I don’t know, Dustin. The sentiment that grumbling through the pre-holiday ramp-up and the holiday itself ruins a meaningful season for yourself and your loved ones is well-taken. Why spew vinegar when you can embrace the spirit of the season and build some positive momentum?
The reality, though, is that many folks are suffering financially in unprecedented ways this year, and you can’t overlook that segment of your audience.
Encouraging creative gift-giving over assigning dollar values to important relationships feels more on the mark to me (regardless of whether you recoup the expense in the end, although that was a nice save).

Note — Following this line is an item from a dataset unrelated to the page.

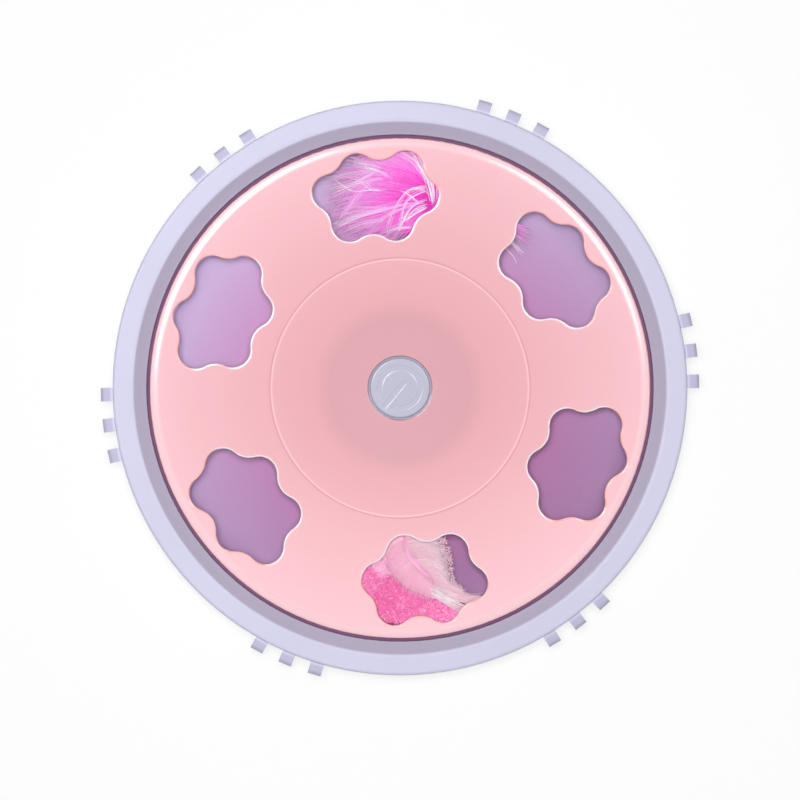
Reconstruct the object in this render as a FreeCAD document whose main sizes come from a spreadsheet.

I admit, I am a Humbugger this year because I’m not able to participate in the full-blooded consumerism that I enjoy so much each year, and I’m a little ah, bitter about it. I’m working on it.
All said, I am a regular reader of your blog. This is your best written post I’ve seen in a while — it feels less hurried. Hats off, and have a wonderful Christmas! : )
i like holiday-haters :)
great entertaining article!
Dustin,
I’ve enjoyed Stepcase Lifehack for a long time, but this article really shines. I’m passing it along to my friends on Facebook and re-blogging it. I’m tweeting a link to it. You’re SO right. I’m just ready to relax…and enjoy Christmas, perhaps for the first time in 44 years. It’s going to be a whole new thing this year for me in many ways.
Your article is like a swift kick in the butt. Thank you for writing this. I think it should be the lead editorial in every metro newspaper around.
And — as a matter of importance — Merry Christmas, Dustin! :)
Bah Humbug.
My biggest problem with the “holiday season” is that it brings out the Worst in people. Shoving, rudeness, driving recklessly to get that parking spot 3 feet closer.
The people ruining Christmas are not the ones grumbling, it’s the ones that must get that one thing at the cost of everyone else.
So I go out of my way to be dripping oozy friendly and courteous. The more rude someone is the more courteous and loud I become…
Nothing humbles a jerk by saying loudly so everyone can hear, “I’M SORRY! Merry ChRISTMAS! MY FRIEND!” everyone around will stop and stares at you and the jerk… So yes, I do go out of my way to ruin christmas… for the jerks.
I don’t know…. I still hate the way Christmas has turned to be a commercial holiday. I’m not particularly into materialism so I also hate all this buying of material gifts. Why not an experience? Or your time? I mean, it doesn’t have to be a “thing”. And about making stuff, the point is not to make nice stuff. The point is the thought and effort put into making that thing. Hmmm. And I also don’t see why people don’t give cash. I’d rather receive cash and save it, or use it to buy stuff that I need than get things that will just gather dust on my shelves.
Okay, well, that’s enough ranting.
But overall, I like how my family just gets together and pretends that we’re all fine and dandy. I can go along with the fakeness for a few days.
-Denise
There is no point calling it Christmas anymore, not for anyone who is not Christian anyway. The reason that it has Christ in the name is that it’s supposed to be the day Jesus was born.
For all the dumb suckers who have been conned by Coca Cola and the materialism of Christmas, you need a good lesson in how to have a good time.
You’ll forever be working in a dead end job, trying to pay the bills, never saving money and forever polluting the environment. You’ll never get it.
FOG, it truly sucks if the ‘magical family time’ was ruined for you by a less-than-magical family. I also get it that people are strapped for cash and can’t help but feel disappointed that they can’t lay on the festivities they’d like to.
But there’s still something to be said for making an effort, whatever effort that is, to do something that feels right for you. Even if it’s to go for a walk somewhere miles from all the commercialism and just enjoy that everyone else is otherwise occupied for the day – whether you do that on your own or with a friend or the whole family, or your ‘virtual family’ of friends.
Too much of a big deal is made of the commercial side of Christmas, but I think too much can also be made of the traditional family gathering for dinner. Not everyone has a family like that. Sure, nobody’s family is perfect and gritting your teeth through mad uncle Bob’s off-colour jokes for the sake of seasonal goodwill is probably the right thing to do… but there’s a limit. I think there’s nothing wrong with having an ‘alternative’ Christmas, whatever that might be, even if it’s just for one year because you need a break from the usual mayhem.
An article on how to treat your holiday-hating family and friends would be helpful.